**Collected material**
--

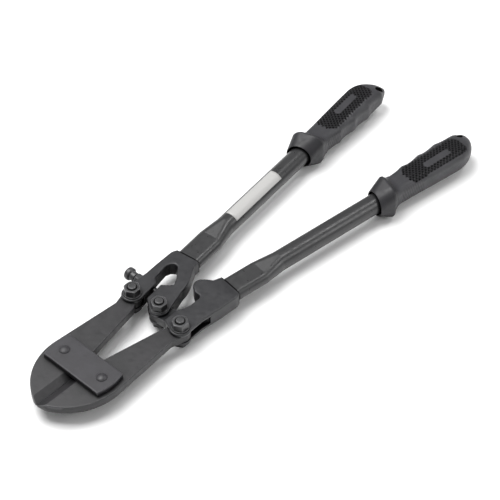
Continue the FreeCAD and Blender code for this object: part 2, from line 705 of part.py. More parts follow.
def lay_along_handle(body, side):
    """Put a piece's own X axis on the handle's axis, from the joint between head and tube."""
    body.Placement = Placement(Vector(0, 0, 0), Rotation(Vector(0, 0, 1), 0))
    stand(body, JOINT_X, outward(side, JOINT_Y))
    body.setExpression("Placement.Rotation.Axis.z", "1")
    body.setExpression("Placement.Rotation.Angle", outward(side, "Sizes.handle_angle"))


def loft_through(body, kind, sections):
    """A ruled skin through sketches that stand one behind the other."""
    loft = body.newObject("PartDesign::" + kind, sections[0].Name + "_" + kind.lower())
    loft.Profile = sections[0]
    loft.Sections = sections[1:]
    loft.Ruled = True
    doc.recompute()


def loft_tube(body, kind, wall):
    """One skin of the tube: a flattened end, a blend, and the round run to the grip's end."""
    blend_end = "(Sizes.tube_flat_length + Sizes.tube_blend_length)"
    flat = ("Sizes.tube_flat_width - 2 * " + wall, "Sizes.tube_flat_height - 2 * " + wall)
    bore = ("Sizes.tube_diameter - 2 * " + wall,) * 2
    sections = []
    for number, (station, size) in enumerate((("0", flat), ("Sizes.tube_flat_length", flat),
                                              (blend_end, bore), ("Sizes.tube_length", bore))):
        section = new_sketch(body, "%s_section_%d" % (kind.lower()[:3], number), "YZ_Plane", station)
        draw_rounded_box(section, size[0], size[1], "((%s) / 2 - 0.1)" % size[1])
        sections.append(section)
    loft_through(body, kind, sections)


def make_tube(side):
    body = new_body(SIDE_NAMES[side] + "_handle_tube")
    loft_tube(body, "AdditiveLoft", "0")
    loft_tube(body, "SubtractiveLoft", "Sizes.tube_wall")
    lay_along_handle(body, side)


def between(name, share):
    """A size of the grip's cross-section, a share of the way from the neck to the full body."""
    return "(Sizes.neck_%s + %s * (Sizes.grip_%s - Sizes.neck_%s))" % (name, share, name, name)


def add_collar(body, side, rim):
    """The flared collar: a cone that leans outward, its rim, and the fall to the neck behind it."""
    crest = "(Sizes.tube_diameter / 2 + Sizes.collar_rise)"
    rings = []
    for number, (station, radius) in enumerate((
            (GRIP_START, crest + " - Sizes.collar_mouth_drop"),
            (rim + " - 1.5", crest),
            (rim, crest),
            (rim + " + 3.5", crest + " - 3.6"),
            (rim + " + 11", "Sizes.neck_height / 2 + 2.6"),
            (rim + " + 20", "Sizes.neck_height / 2 - 0.2"))):
        ring = turned_sketch(body, "collar_ring_%d" % number, station, outward(side, "Sizes.collar_tilt"))
        draw_circle(ring, ("0", "0"), radius)
        rings.append(ring)
    loft_through(body, "AdditiveLoft", rings)


def make_grip(side):
    """A moulded grip: leaning collar with a recessed mouth, body with finger grooves, hanging hole."""
    body = new_body(SIDE_NAMES[side] + "_grip")
    inner_face = "(-Sizes.grip_shift - Sizes.grip_width / 2)"
    rim = "(%s + Sizes.collar_length)" % GRIP_START
    add_collar(body, side, rim)
    sections = []
    for number, (station, share) in enumerate(((rim + " + 7", "0"), (rim + " + 24", "0.08"),
                                               (GRIP_END + " - 95", "0.6"), (GRIP_END + " - 40", "1"),
                                               (GRIP_END, "1"))):
        section = new_sketch(body, "body_section_%d" % number, "YZ_Plane", station)
        draw_rounded_box(section, between("width", share), between("height", share),
                         between("corner", share), outward(side, "-" + between("shift", share)))
        sections.append(section)
    loft_through(body, "AdditiveLoft", sections)
    trim = new_sketch(body, "end_shape")
    far = GRIP_END + " + 5"
    steps = [
        ((GRIP_END + " - 30", "-Sizes.grip_shift + Sizes.grip_width / 2"),),
        ((GRIP_END + " - 9", "-0.5"), (GRIP_END, "-Sizes.hole_shift - 1")),
        ((GRIP_END + " - 3.5", inner_face + " + 3.5"), (GRIP_END + " - 13", inner_face)),
        ((GRIP_END + " - 13", inner_face + " - 4"),),
        ((far, inner_face + " - 4"),),
        ((far, "Sizes.grip_width"),),
        ((GRIP_END + " - 30", "Sizes.grip_width"),),
    ]
    draw_outline(trim, (steps[-1][0][0], outward(side, steps[-1][0][1])), mirrored(side, steps))
    extrude(body, trim, "2 * Sizes.grip_height", "Pocket", both=True)
    slope = "%s - Sizes.end_slope_length" % GRIP_END
    for level, label in (("", "upper"), ("-", "lower")):
        crown = new_sketch(body, label + "_end_slope", "XZ_Plane")
        face = level + "(Sizes.grip_height / 2)"
        beyond = level + "(Sizes.grip_height / 2 + 5)"
        draw_outline(crown, (slope, face), [
            ((slope + " + Sizes.end_slope_length * 0.64", face + " * 0.78"), (GRIP_END, face + " * 0.22")),
            ((far, face + " * 0.22"),),
            ((far, beyond),),
            ((slope, beyond),),
        ])
        extrude(body, crown, "3 * Sizes.grip_width", "Pocket", both=True)
    grooves = new_sketch(body, "finger_grooves")
    for number in range(4):
        station = "%s + Sizes.finger_inset + %d * Sizes.finger_pitch" % (GRIP_START, number)
        depth = "%s - Sizes.finger_radius + Sizes.finger_depth" % inner_face
        draw_circle(grooves, (station, outward(side, depth)), "Sizes.finger_radius")
    extrude(body, grooves, "2 * Sizes.grip_height", "Pocket", both=True)
    front = GRIP_START + " - 6"
    bore = new_sketch(body, "bore", "YZ_Plane", front)
    draw_circle(bore, ("0", "0"), "Sizes.tube_diameter / 2 + Sizes.bore_clearance")
    extrude(body, bore, "Sizes.tube_length + 1 - (%s)" % front, "Pocket", back=True)
    mouth = new_sketch(body, "mouth", "YZ_Plane", front)
    draw_circle(mouth, ("0", "0"), "Sizes.tube_diameter / 2 + Sizes.collar_recess")
    extrude(body, mouth, "Sizes.collar_recess_depth + 6", "Pocket", back=True)
    hanging = new_sketch(body, "hanging_hole")
    draw_circle(hanging, (GRIP_END + " - Sizes.hole_inset", outward(side, "-Sizes.hole_shift")),
                "Sizes.hole_diameter / 2")
    extrude(body, hanging, "2 * Sizes.grip_height", "Pocket", both=True)
    lay_along_handle(body, side)


# ---------------------------------------------------------------- assembly

make_side_plate("top_side_plate", PLATE_BASE, PLATE_BASE + " + Sizes.plate_thickness")
make_side_plate("bottom_side_plate", "-%s - Sizes.plate_thickness" % PLATE_BASE,
                "-%s - Sizes.plate_thickness" % PLATE_BASE)
make_left_head()
make_right_head()
make_adjusting_screw()
make_lock_nut()
for hand in (LEFT, RIGHT):
    make_plate_rivet(hand)
    make_jaw(hand)
    make_tube(hand)
    make_grip(hand)
for pivot, reach, spread in (
        ("left_jaw", JAW_BOLT_X, JAW_BOLT_Y),
        ("right_jaw", JAW_BOLT_X, "-(%s)" % JAW_BOLT_Y),
        ("centre_pivot", CENTRE_X, "0")):
    make_bolt(pivot + "_bolt", reach, spread)
    make_washer(pivot + "_washer", reach, spread)
    make_nut(pivot + "_nut", reach, spread)
doc.recompute()

for item in doc.Objects:
    if "Invalid" in item.State or "Error" in item.State:
        raise ValueError("%s failed: %s" % (item.Label, item.State))
os.makedirs("parts", exist_ok=True)
for body in bodies:
    if body.Shape.isNull() or not body.Shape.isValid() or not body.Shape.Solids:
        raise ValueError("%s has no valid shape" % body.Label)
    body.Shape.exportStep("parts/%s.step" % body.Label)
    print("%-24s %d solid, %.0f mm3" % (body.Label, len(body.Shape.Solids), body.Shape.Volume))
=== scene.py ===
import math

import bmesh
import bpy
from mathutils import Matrix, Vector


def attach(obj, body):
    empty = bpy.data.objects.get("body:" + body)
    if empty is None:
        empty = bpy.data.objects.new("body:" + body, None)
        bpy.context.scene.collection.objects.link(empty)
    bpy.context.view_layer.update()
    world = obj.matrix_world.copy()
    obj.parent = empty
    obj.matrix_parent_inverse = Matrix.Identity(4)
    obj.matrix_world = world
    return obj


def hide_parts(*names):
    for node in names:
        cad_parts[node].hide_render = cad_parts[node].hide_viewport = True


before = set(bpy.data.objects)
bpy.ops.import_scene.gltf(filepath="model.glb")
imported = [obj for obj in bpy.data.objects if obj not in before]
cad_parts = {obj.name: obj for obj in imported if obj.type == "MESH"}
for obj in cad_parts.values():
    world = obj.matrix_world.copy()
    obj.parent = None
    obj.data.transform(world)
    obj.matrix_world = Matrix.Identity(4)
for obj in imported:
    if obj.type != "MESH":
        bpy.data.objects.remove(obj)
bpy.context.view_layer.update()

scene = bpy.context.scene

# ---------------------------------------------------------------- layout, in millimetres

# The part's own layout is measured from the rivet line, the centre line and the jaws' mid-plane.
# The frame's origin lies MIDDLE further along it and LIFT lower, on the floor.
MIDDLE = 253.5513
LIFT = 23.5
JOINT = (194.0, 33.3)
HANDLE_ANGLE = math.radians(7)
TUBE_RADIUS = 12.0
LEFT = 1
RIGHT = -1
PIVOTS = ((110.2, 37.5), (110.2, -37.5), (115.0, 0.0))


def here(x, y, z=0.0):
    """A point of the layout, in the frame."""
    return Vector(((x - MIDDLE) / 1000, y / 1000, (z + LIFT) / 1000))


def handle_frame(side):
    """The place of a handle: X along the tube from its joint with the head, Z up."""
    return Matrix.Translation(here(JOINT[0], side * JOINT[1])) @ Matrix.Rotation(side * HANDLE_ANGLE, 4, "Z")


# ---------------------------------------------------------------- materials, in metres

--

**Given problem**
Transcribe, word for word, every line from the line with "obj.parent = empty" to the line with "obj.parent = None", inclusive, and output nothing else.

**Answer to this task**
    obj.parent = empty
    obj.matrix_parent_inverse = Matrix.Identity(4)
    obj.matrix_world = world
    return obj


def hide_parts(*names):
    for node in names:
        cad_parts[node].hide_render = cad_parts[node].hide_viewport = True


before = set(bpy.data.objects)
bpy.ops.import_scene.gltf(filepath="model.glb")
imported = [obj for obj in bpy.data.objects if obj not in before]
cad_parts = {obj.name: obj for obj in imported if obj.type == "MESH"}
for obj in cad_parts.values():
    world = obj.matrix_world.copy()
    obj.parent = None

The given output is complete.